→ PROBLEM:
Begin at the first line and end at the line containing "# +X points". Extract exactly those lines.

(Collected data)
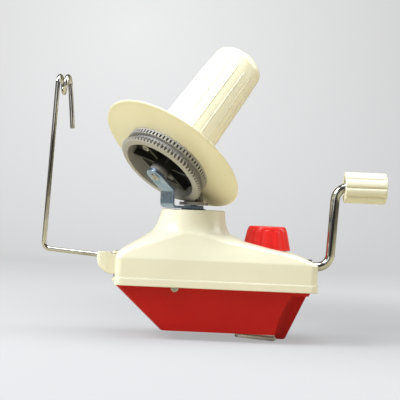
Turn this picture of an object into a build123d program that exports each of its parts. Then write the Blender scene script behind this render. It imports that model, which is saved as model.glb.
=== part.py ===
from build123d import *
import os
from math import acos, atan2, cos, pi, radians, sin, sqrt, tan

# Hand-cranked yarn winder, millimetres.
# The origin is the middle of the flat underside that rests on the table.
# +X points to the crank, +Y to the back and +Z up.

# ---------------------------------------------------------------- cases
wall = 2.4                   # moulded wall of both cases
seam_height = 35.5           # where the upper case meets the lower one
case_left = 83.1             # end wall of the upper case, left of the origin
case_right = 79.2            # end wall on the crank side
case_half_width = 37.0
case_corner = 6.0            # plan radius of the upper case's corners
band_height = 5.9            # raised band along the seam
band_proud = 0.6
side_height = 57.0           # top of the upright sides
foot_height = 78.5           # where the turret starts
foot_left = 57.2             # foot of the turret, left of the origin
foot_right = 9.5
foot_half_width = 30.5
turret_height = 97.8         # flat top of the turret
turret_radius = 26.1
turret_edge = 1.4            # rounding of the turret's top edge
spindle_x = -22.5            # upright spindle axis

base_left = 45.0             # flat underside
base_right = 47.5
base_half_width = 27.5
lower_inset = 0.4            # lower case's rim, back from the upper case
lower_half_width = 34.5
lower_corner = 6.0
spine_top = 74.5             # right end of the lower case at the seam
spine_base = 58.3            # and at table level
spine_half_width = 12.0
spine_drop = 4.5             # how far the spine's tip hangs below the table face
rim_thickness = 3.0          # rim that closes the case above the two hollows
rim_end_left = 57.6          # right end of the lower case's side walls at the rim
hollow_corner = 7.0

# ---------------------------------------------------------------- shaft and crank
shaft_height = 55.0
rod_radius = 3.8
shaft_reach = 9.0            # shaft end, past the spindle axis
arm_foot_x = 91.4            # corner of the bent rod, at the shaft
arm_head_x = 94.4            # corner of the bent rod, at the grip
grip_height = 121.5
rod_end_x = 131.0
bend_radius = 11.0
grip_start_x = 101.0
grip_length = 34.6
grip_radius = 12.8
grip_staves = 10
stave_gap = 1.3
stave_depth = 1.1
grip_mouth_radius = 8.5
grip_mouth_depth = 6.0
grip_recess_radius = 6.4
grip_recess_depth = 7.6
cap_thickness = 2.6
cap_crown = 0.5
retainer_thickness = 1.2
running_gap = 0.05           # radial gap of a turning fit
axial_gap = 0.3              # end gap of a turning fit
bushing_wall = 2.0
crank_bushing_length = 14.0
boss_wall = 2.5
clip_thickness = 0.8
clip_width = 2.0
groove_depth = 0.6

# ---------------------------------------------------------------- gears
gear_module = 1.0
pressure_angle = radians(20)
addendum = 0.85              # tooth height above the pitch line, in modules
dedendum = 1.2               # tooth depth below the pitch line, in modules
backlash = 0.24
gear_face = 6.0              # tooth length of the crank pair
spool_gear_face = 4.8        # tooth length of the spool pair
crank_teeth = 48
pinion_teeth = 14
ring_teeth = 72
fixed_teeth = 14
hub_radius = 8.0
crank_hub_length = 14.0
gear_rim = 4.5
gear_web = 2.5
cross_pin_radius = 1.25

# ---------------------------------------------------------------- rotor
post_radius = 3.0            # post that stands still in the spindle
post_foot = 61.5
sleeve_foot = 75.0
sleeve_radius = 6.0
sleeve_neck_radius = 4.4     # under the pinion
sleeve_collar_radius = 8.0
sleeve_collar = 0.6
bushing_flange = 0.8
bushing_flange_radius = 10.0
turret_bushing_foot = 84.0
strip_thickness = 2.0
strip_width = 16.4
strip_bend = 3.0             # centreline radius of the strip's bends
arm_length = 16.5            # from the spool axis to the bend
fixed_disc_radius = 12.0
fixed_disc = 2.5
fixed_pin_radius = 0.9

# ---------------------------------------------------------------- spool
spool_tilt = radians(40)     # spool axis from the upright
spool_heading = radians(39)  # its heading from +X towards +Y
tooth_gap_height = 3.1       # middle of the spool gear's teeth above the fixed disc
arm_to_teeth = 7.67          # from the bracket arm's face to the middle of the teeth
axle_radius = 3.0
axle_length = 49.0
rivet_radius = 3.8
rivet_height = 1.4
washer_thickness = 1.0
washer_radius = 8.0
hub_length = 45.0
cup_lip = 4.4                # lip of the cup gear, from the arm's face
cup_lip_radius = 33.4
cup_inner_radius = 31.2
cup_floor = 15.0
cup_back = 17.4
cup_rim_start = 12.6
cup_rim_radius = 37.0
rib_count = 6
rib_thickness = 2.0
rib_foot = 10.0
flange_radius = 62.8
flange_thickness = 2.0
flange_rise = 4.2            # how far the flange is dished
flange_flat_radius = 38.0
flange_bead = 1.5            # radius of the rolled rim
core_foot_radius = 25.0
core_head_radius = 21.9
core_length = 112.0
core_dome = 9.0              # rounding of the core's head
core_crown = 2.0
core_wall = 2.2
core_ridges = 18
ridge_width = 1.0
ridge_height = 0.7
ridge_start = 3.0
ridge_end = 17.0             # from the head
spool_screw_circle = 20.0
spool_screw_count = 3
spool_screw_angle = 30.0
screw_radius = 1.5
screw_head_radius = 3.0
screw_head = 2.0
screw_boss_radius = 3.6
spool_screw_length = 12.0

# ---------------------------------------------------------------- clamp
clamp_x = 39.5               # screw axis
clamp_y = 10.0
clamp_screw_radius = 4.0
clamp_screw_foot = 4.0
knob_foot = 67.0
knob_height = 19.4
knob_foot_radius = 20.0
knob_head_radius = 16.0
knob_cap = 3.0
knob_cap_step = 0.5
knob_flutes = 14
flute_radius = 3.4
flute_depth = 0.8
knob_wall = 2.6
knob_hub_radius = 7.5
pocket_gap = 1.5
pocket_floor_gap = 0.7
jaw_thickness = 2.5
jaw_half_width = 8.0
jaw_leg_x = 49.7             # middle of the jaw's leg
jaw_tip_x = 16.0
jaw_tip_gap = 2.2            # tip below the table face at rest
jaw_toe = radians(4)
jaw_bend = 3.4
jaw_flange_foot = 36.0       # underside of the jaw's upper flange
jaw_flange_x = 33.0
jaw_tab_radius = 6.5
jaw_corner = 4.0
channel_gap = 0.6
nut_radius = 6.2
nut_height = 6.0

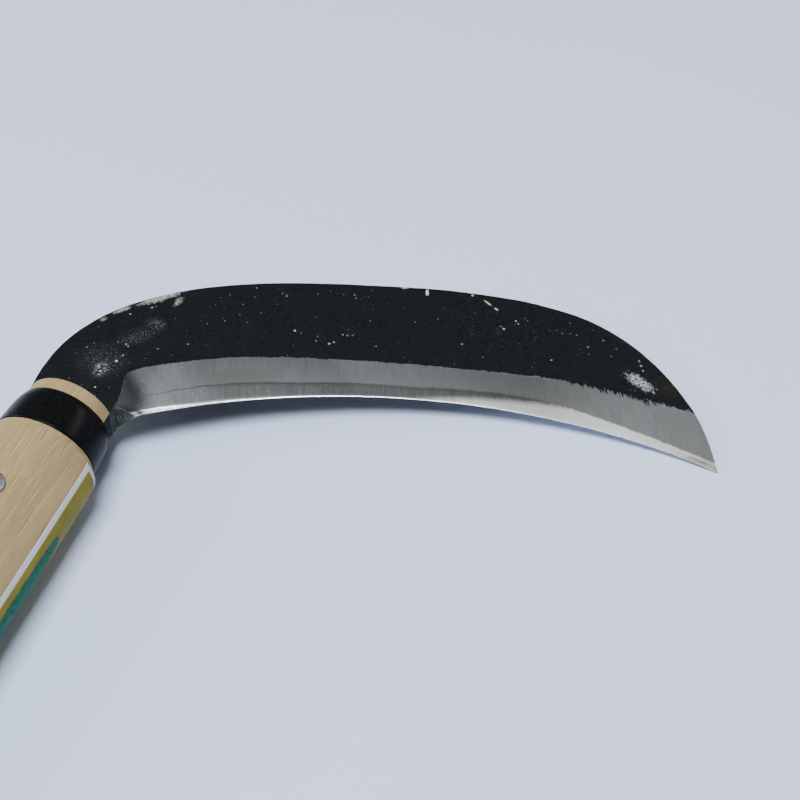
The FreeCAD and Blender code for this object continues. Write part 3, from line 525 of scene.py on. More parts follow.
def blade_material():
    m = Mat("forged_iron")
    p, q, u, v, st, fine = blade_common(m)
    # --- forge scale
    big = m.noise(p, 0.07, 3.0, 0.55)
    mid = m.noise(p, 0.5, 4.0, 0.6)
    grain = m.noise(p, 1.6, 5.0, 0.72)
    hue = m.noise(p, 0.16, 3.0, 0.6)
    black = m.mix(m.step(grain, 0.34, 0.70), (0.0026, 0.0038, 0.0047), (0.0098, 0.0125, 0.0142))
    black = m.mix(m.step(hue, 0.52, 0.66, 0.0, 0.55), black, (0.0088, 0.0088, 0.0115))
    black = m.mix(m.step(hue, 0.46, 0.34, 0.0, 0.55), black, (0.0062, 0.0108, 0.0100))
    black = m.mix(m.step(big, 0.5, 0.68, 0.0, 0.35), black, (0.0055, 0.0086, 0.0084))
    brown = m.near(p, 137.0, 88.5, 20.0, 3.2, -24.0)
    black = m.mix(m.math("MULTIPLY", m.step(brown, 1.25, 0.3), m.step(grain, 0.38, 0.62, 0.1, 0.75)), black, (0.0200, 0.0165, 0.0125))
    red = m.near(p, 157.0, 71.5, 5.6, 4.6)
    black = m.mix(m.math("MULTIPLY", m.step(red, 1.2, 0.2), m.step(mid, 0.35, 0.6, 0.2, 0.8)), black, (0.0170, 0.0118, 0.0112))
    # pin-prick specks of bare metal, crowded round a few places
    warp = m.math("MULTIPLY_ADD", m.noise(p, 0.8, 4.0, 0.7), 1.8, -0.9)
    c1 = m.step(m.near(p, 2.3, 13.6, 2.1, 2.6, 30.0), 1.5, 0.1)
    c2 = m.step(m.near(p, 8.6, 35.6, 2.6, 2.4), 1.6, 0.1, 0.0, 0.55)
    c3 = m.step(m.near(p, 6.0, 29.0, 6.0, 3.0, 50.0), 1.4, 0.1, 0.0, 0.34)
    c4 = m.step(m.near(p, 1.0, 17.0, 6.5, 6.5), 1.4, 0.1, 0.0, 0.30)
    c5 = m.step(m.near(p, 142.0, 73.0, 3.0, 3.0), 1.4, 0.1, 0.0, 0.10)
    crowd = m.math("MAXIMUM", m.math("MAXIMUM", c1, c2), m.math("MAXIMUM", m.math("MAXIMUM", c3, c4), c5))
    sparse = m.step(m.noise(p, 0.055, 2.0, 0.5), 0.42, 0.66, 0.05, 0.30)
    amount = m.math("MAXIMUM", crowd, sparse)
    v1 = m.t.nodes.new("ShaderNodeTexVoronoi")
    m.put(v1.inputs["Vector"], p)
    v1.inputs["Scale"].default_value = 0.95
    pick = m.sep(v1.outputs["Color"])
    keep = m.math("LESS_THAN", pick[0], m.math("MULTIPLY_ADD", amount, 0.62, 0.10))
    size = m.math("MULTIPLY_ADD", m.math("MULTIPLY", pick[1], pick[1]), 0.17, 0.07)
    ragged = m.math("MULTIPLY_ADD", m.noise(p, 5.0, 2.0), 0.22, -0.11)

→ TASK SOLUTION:
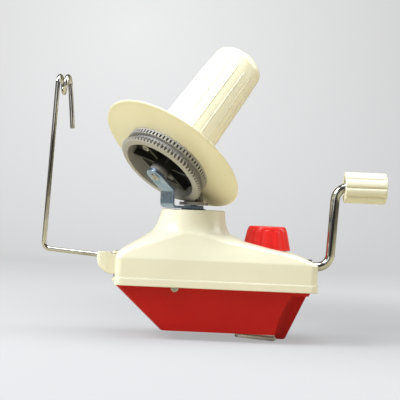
Turn this picture of an object into a build123d program that exports each of its parts. Then write the Blender scene script behind this render. It imports that model, which is saved as model.glb.
=== part.py ===
from build123d import *
import os
from math import acos, atan2, cos, pi, radians, sin, sqrt, tan

# Hand-cranked yarn winder, millimetres.
# The origin is the middle of the flat underside that rests on the table.
# +X points to the crank, +Y to the back and +Z up.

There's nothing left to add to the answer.